Mi generación atravesará, por lo menos, uno más de esos momentos. Empezamos a vivir una pandemia, como las de la Edad Media o la gripe “española” de 1918, solo que esta nos tiene de protagonistas, en tiempo real y sin final claro. De nuevo, el Gran Miedo. He aquí la primera pandemia de miedo de la historia universal. Nunca antes el mundo estuvo tan conectado y compartiendo las mismas sensaciones y necesidades. ¡Quién diría! El sueño de los propiciadores de la globalización del mercado y las economías termina cumpliéndose con esta democratización del pánico mundial. Aquí estamos, en los cinco continentes, recluidos e igualados por el mismo temor. Muchas cosas cambiarán para siempre, pero esto apenas comienza.
Aislados y sin producir, ciudadanos de todas las nacionalidades andan preguntándose su rol entre las víctimas de la plaga. ¿Integrarán las listas de los infectados por el virus o las de los afectados por las terribles medidas económicas tomadas para combatirlo? Es paradójico que sea una amenaza global la que diseñe los límites del abrumador concepto de globalización. Enfrente, rejuvenecida, se consolida la vieja noción del Estado-Nación para ordenar el caos, gestionar la crisis y garantizar la salud pública.
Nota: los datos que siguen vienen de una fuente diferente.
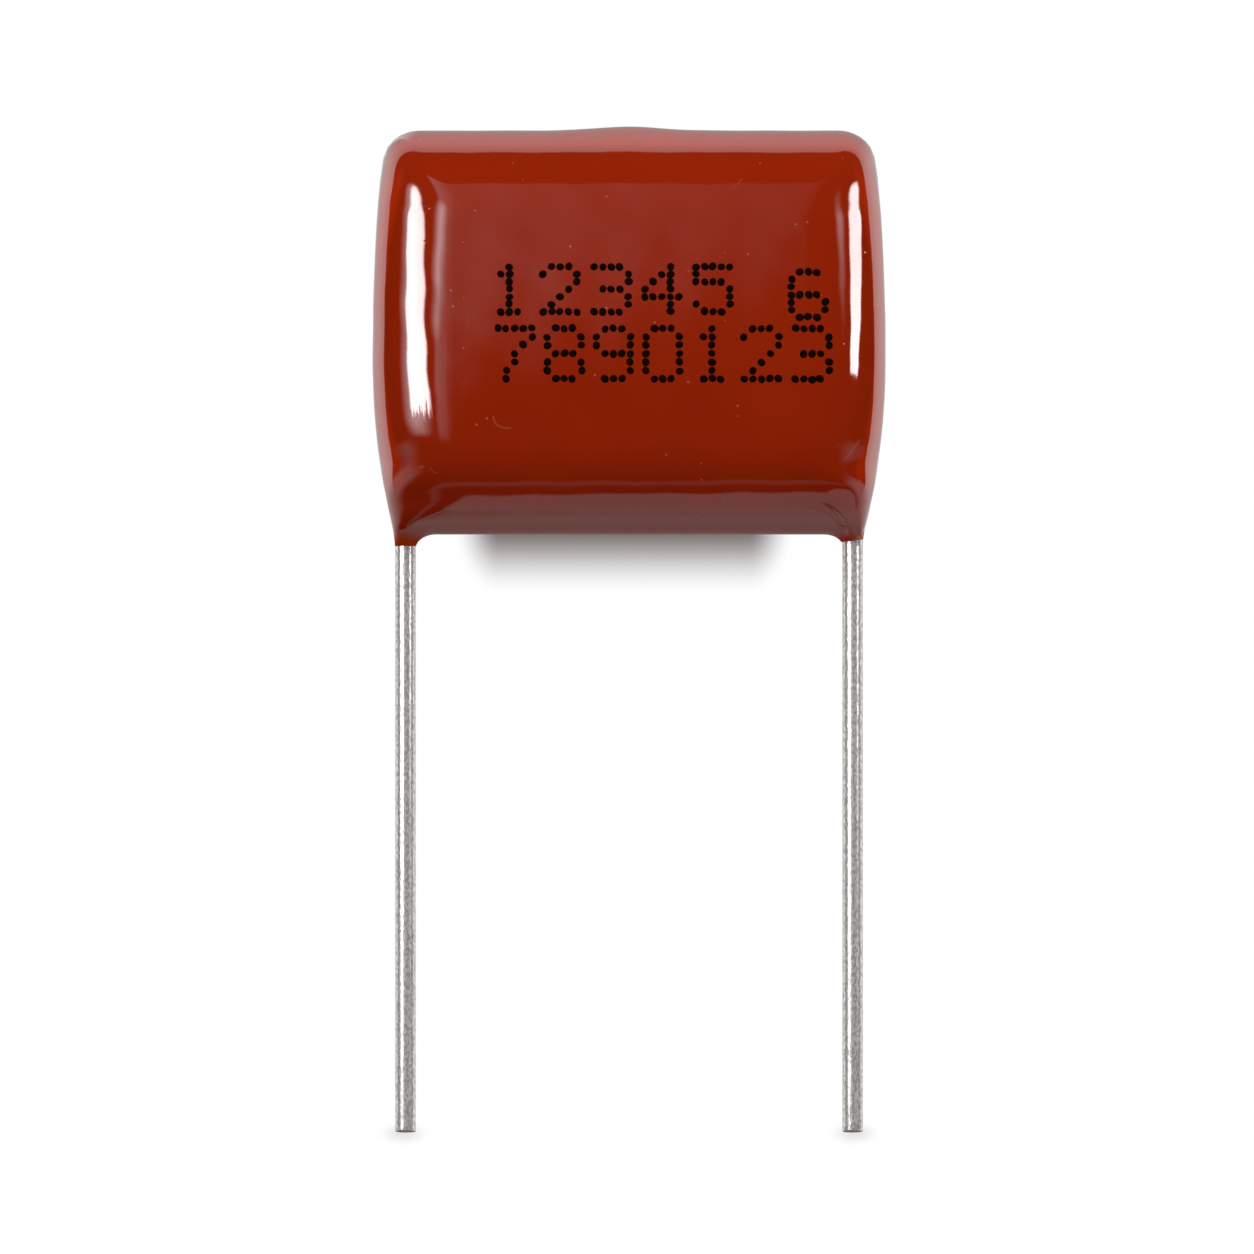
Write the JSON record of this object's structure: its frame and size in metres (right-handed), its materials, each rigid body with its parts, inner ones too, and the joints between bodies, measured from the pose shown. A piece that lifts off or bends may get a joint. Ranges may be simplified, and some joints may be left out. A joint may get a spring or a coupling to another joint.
{
  "type": "polyester film capacitor",
  "caption": "Radial-lead film capacitor: a pressed oval roll in a glossy dipped epoxy coating, with straight tinned leads leaving the bottom corners.",
  "frame": {"origin": "midway between the two lead axes, in the plane where the coating ends on the wires", "axes": "+X across the leads, from the left lead to the right one; +Y along the leads, from their tips to the head of the body; +Z out of the printed face. The part lies on its back"},
  "size_m": [0.0198, 0.0394, 0.0083],
  "materials": {
    "epoxy": "glossy dipped epoxy, brick red",
    "film": "metallised polyester film, silvery",
    "sprayed_metal": "sprayed zinc, matt and grainy",
    "tinned_wire": "bright tinned copper-clad steel"
  },
  "bodies": {
    "root": {"epoxy_coating": "epoxy", "film_roll": "film", "end_spray_left": "sprayed_metal", "end_spray_right": "sprayed_metal", "lead_left": "tinned_wire", "lead_right": "tinned_wire"}
  },
  "joints": []
}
¡La sanidad pública! ¿Habrá todavía quien se atreva a sostener que los países no la necesitan, robusta y eficiente? La medicina privada se derrumba como un castillo de naipes ante una epidemia de esta magnitud. Aquí también el coronavirus nos ha igualado. Nuestro ridículo número de camas de terapia, respiradores y recursos humanos hace que el rico y el pobre compartan por igual la angustia de no ser asistidos. Además, ni uno ni otro contarán con el salvador recurso de pedir auxilio en el extranjero. Pavorosamente equitativo, el Covid-19.
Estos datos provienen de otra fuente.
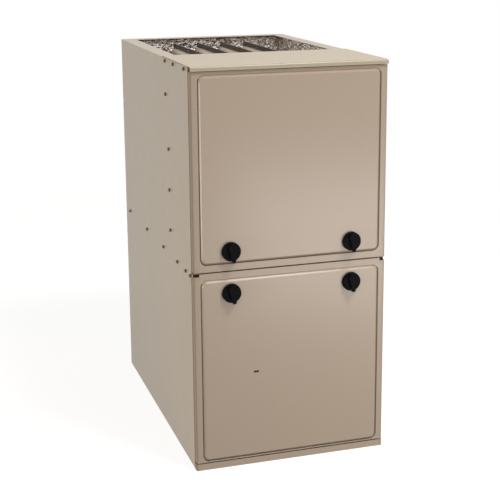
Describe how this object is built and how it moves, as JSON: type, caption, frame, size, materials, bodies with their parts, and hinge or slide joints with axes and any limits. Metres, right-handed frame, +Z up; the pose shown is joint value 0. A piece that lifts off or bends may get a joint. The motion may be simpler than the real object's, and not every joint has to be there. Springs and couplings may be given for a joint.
{
  "type": "forced air gas furnace",
  "caption": "Upflow forced air gas furnace: tan cabinet with two lift-off doors on quarter-turn knobs, heat exchanger above, blower below.",
  "frame": {"origin": "centre of the base, at floor level", "axes": "+Z up, -Y to the front with the doors, +X to the viewer's right when facing the doors"},
  "size_m": [0.4508, 0.7403, 0.9],
  "materials": {
    "casing_paint": "satin",
    "door_paint": "satin",
    "galvanised_steel": "satin",
    "aluminised_steel": "satin",
    "steel_bar": "polished",
    "foil_faced_insulation": "crinkled foil facing",
    "black_plastic": "matte",
    "white_plastic": "matte",
    "red_plastic": "gloss",
    "grey_plastic": "matte",
    "motor_paint": "satin",
    "transformer_steel": "satin",
    "black_iron": "matte",
    "brass": "satin",
    "cast_aluminium": "satin",
    "ceramic": "matte",
    "circuit_board": "satin",
    "rubber": "matte"
  },
  "bodies": {
    "casing": {"casing_wrap": "casing_paint", "base_pan": "casing_paint", "base_rail": "door_paint", "top_front_panel": "casing_paint", "centre_rail": "casing_paint", "blower_deck": "galvanised_steel", "vestibule_panel": "galvanised_steel", "heat_exchanger_cell_1": "aluminised_steel", "heat_exchanger_cell_2": "aluminised_steel", "heat_exchanger_cell_3": "aluminised_steel", "heat_exchanger_cell_4": "aluminised_steel", "foil_insulation_left": "foil_faced_insulation", "foil_insulation_right": "foil_faced_insulation", "foil_insulation_back": "foil_faced_insulation", "collector_box": "galvanised_steel", "inducer_housing": "motor_paint", "inducer_motor": "motor_paint", "vent_collar": "galvanised_steel", "burner_box": "galvanised_steel", "burner_1": "aluminised_steel", "burner_2": "aluminised_steel", "burner_3": "aluminised_steel", "burner_4": "aluminised_steel", "gas_manifold": "black_iron", "gas_orifices": "brass", "gas_valve": "cast_aluminium", "igniter": "ceramic", "flame_sensor": "ceramic", "rollout_switch_left": "black_plastic", "rollout_switch_right": "black_plastic", "limit_switch": "black_plastic", "pressure_switch": "grey_plastic", "pressure_hose": "rubber", "control_box": "galvanised_steel", "control_board": "circuit_board", "transformer": "transformer_steel", "junction_box": "galvanised_steel", "wiring_harness": "rubber", "door_switch": "black_plastic", "blower_side_left": "galvanised_steel", "blower_side_right": "galvanised_steel", "blower_scroll": "galvanised_steel", "blower_motor": "motor_paint", "blower_motor_arms": "galvanised_steel", "blower_capacitor": "galvanised_steel", "casing_screws": "casing_paint"},
    "upper_door": {"upper_door": "door_paint"},
    "lower_door": {"lower_door": "door_paint"},
    "knob_upper_left": {"knob_upper_left": "black_plastic"},
    "knob_upper_right": {"knob_upper_right": "black_plastic"},
    "knob_lower_left": {"knob_lower_left": "black_plastic"},
    "knob_lower_right": {"knob_lower_right": "black_plastic"},
    "blower_rotor": {"blower_shaft": "steel_bar", "blower_wheel": "aluminised_steel"},
    "inducer_rotor": {"inducer_shaft": "steel_bar", "inducer_wheel": "aluminised_steel"},
    "gas_valve_switch": {"gas_valve_switch": "black_plastic"},
    "door_switch_plunger": {"door_switch_plunger": "white_plastic"},
    "rollout_button_left": {"rollout_button_left": "red_plastic"},
    "rollout_button_right": {"rollout_button_right": "red_plastic"}
  },
  "joints": [
    {"name": "upper_door_slide", "type": "slide", "parent": "casing", "child": "upper_door", "axis": [0, -1, 0], "range_m": [0, 0.25]},
    {"name": "lower_door_slide", "type": "slide", "parent": "casing", "child": "lower_door", "axis": [0, -1, 0], "range_m": [0, 0.3]},
    {"name": "knob_upper_left_turn", "type": "hinge", "parent": "upper_door", "child": "knob_upper_left", "pos_m": [-0.139, -0.352, 0.5005], "axis": [0, 1, 0], "range_deg": [0, 90]},
    {"name": "knob_upper_right_turn", "type": "hinge", "parent": "upper_door", "child": "knob_upper_right", "pos_m": [0.139, -0.352, 0.5005], "axis": [0, 1, 0], "range_deg": [0, 90]},
    {"name": "knob_lower_left_turn", "type": "hinge", "parent": "lower_door", "child": "knob_lower_left", "pos_m": [-0.139, -0.352, 0.4075], "axis": [0, 1, 0], "range_deg": [0, 90]},
    {"name": "knob_lower_right_turn", "type": "hinge", "parent": "lower_door", "child": "knob_lower_right", "pos_m": [0.139, -0.352, 0.4075], "axis": [0, 1, 0], "range_deg": [0, 90]},
    {"name": "blower_spin", "type": "hinge", "parent": "casing", "child": "blower_rotor", "pos_m": [0, 0.078, 0.215], "axis": [1, 0, 0], "continuous": true},
    {"name": "inducer_spin", "type": "hinge", "parent": "casing", "child": "inducer_rotor", "pos_m": [-0.03, -0.252, 0.79], "axis": [0, 1, 0], "continuous": true},
    {"name": "gas_valve_switch_turn", "type": "hinge", "parent": "casing", "child": "gas_valve_switch", "pos_m": [0.13295, -0.318, 0.627], "axis": [0, 1, 0], "range_deg": [0, 90]},
    {"name": "door_switch_press", "type": "slide", "parent": "casing", "child": "door_switch_plunger", "axis": [0, -1, 0], "range_m": [0, 0.004]},
    {"name": "rollout_button_left_press", "type": "slide", "parent": "casing", "child": "rollout_button_left", "axis": [1, 0, 0], "range_m": [0, 0.0015], "stiffness_N_per_m": 400, "springref_m": -0.0005},
    {"name": "rollout_button_right_press", "type": "slide", "parent": "casing", "child": "rollout_button_right", "axis": [-1, 0, 0], "range_m": [0, 0.0015], "stiffness_N_per_m": 400, "springref_m": -0.0005}
  ],
  "couplings": [
    {"joint": "door_switch_press", "follows": "lower_door_slide", "ratio": 0.013333}
  ]
}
Habremos de salir de esta crisis con una convicción: Hay que mejorar sustantivamente nuestro vergonzoso sistema de salud pública. Médicos y enfermeras tienen que ser bien remunerados y los hospitales mejor equipados. Somos así de vulnerables porque el dinero que debería ser destinado a ellos se diluye en manos de parlasurianos, diputados departamentales, dobles aguinaldos y absurdas bonificaciones a parásitos de la política y el Estado.
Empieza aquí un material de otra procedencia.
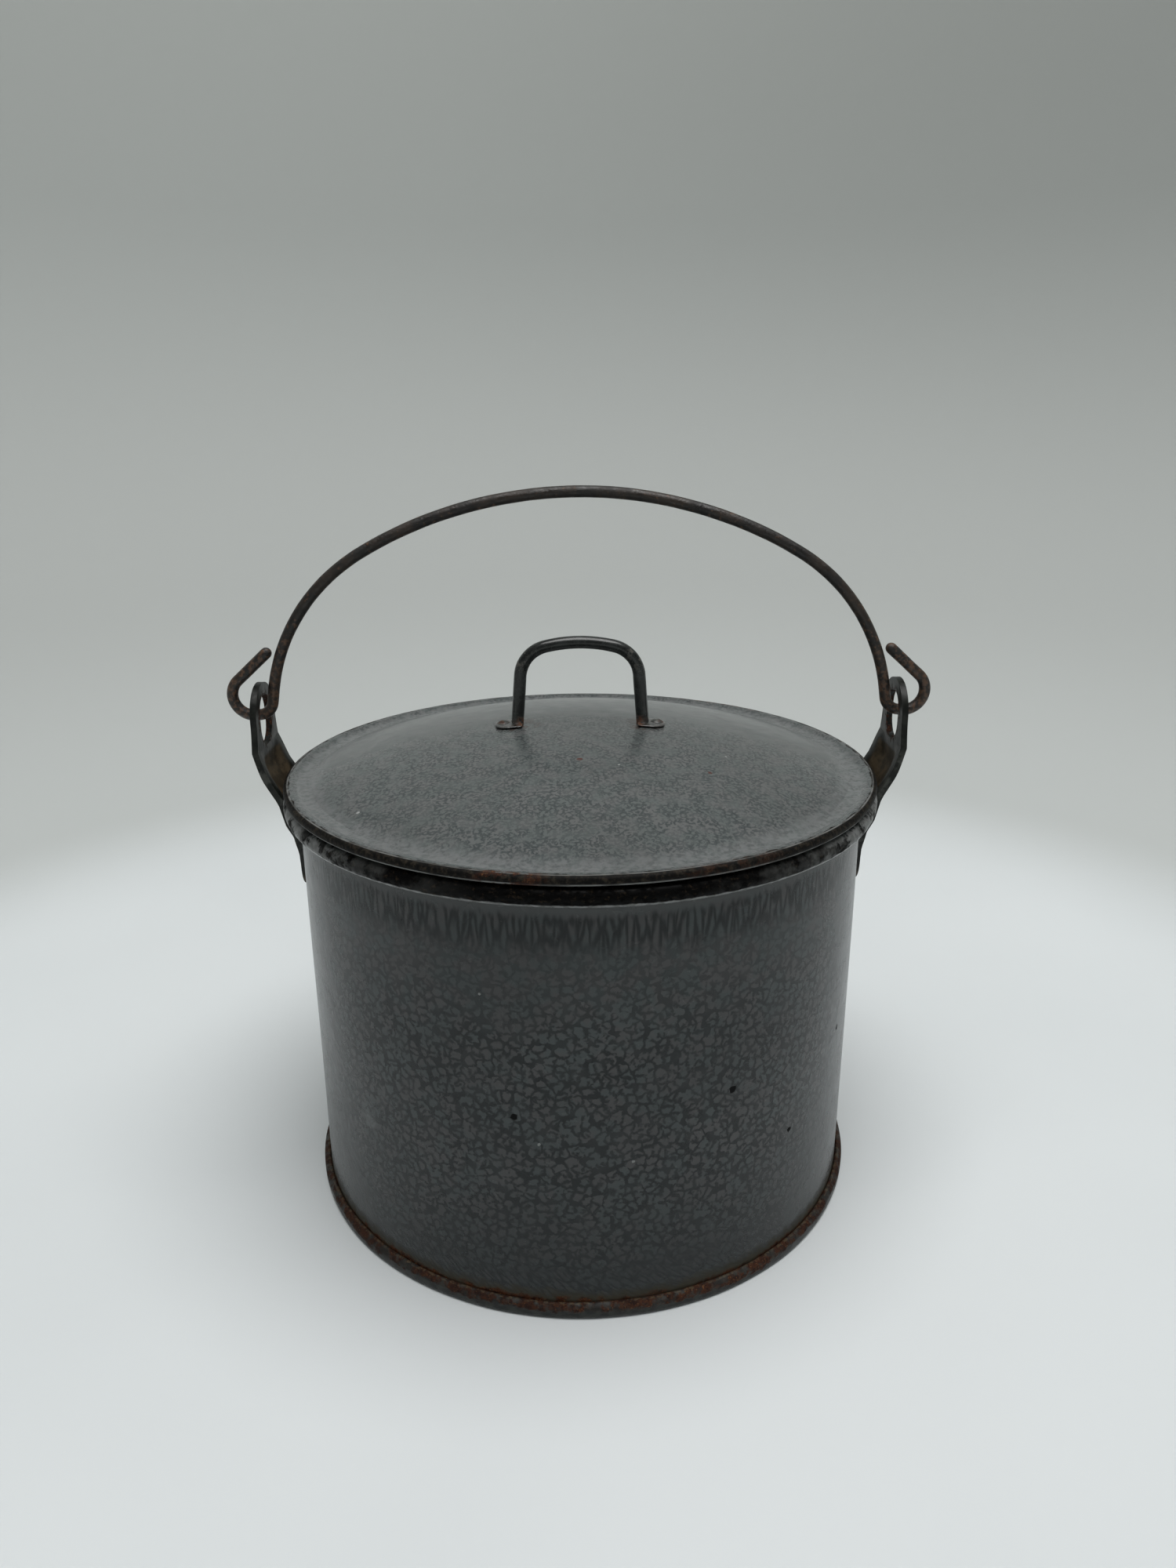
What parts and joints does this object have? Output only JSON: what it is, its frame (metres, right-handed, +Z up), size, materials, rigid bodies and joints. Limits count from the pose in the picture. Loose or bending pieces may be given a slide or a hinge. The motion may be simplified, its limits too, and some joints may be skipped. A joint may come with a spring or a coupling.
{
  "type": "covered enamel pail",
  "caption": "Round mottled grey enamelled steel pail with a hinged wire bail hooked into riveted ears, a domed lift-off lid and a bent rod handle on the lid.",
  "frame": {"origin": "centre of the circle on which the foot seam stands, on the ground", "axes": "+Z up along the pail's axis; X through both ears, along the bail's swing axis; -Y is the front that faces the user"},
  "size_m": [0.1932, 0.1626, 0.1949],
  "materials": {
    "wall_enamel": "glossy mottled grey vitreous enamel on steel",
    "lid_enamel": "glossy, finely mottled lighter grey vitreous enamel on steel",
    "dark_enamel": "dark glossy enamel worn to brown at edges",
    "rusty_wire": "dark, satin, rust-browned iron wire",
    "worn_steel": "worn, browned steel"
  },
  "bodies": {
    "pail": {"pot_wall": "wall_enamel", "rim_wire": "worn_steel", "base_disc": "wall_enamel", "left_ear": "dark_enamel", "right_ear": "dark_enamel", "left_front_rivet": "worn_steel", "left_rear_rivet": "worn_steel", "right_front_rivet": "worn_steel", "right_rear_rivet": "worn_steel"},
    "bail": {"bail": "rusty_wire"},
    "lid": {"lid": "lid_enamel", "lid_collar": "wall_enamel", "lid_handle": "dark_enamel", "left_handle_rivet": "worn_steel", "right_handle_rivet": "worn_steel"}
  },
  "joints": [
    {"name": "bail_swing", "type": "hinge", "parent": "pail", "child": "bail", "pos_m": [0, 0, 0.1343], "axis": [1, 0, 0], "range_deg": [-98, 98]},
    {"name": "lid_lift", "type": "slide", "parent": "pail", "child": "lid", "axis": [0, 0, 1], "range_m": [0, 0.022]}
  ]
}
Lo bueno del miedo es que ha colocado a la vida humana en el centro de todo. No podemos abrazarnos ni besarnos y, por eso, descubrimos que necesitamos hacerlo. Contar con el otro. A veces, es necesaria una catástrofe para darnos cuenta de ello. La obligatoria reclusión ha disparado las ventas del libro La peste, en el que Albert Camus relata una epidemia desatada a mediados del siglo pasado en la ciudad Argelina de Orán. Con su frenético trabajo interrumpido, emerge lo más execrable de la sociedad: El egoísmo, la irracionalidad, el sectarismo. Las peores pestes no son biológicas, sino morales. Pero, de la crisis, también sale a luz lo mejor: los hombres y mujeres que se lanzan a cuidar a los semejantes. Nos lo dice Camus en el esperanzador trecho final de La peste: “Esto es lo que se aprende en medio de las plagas. En el hombre hay más cosas dignas de admiración que de desprecio”.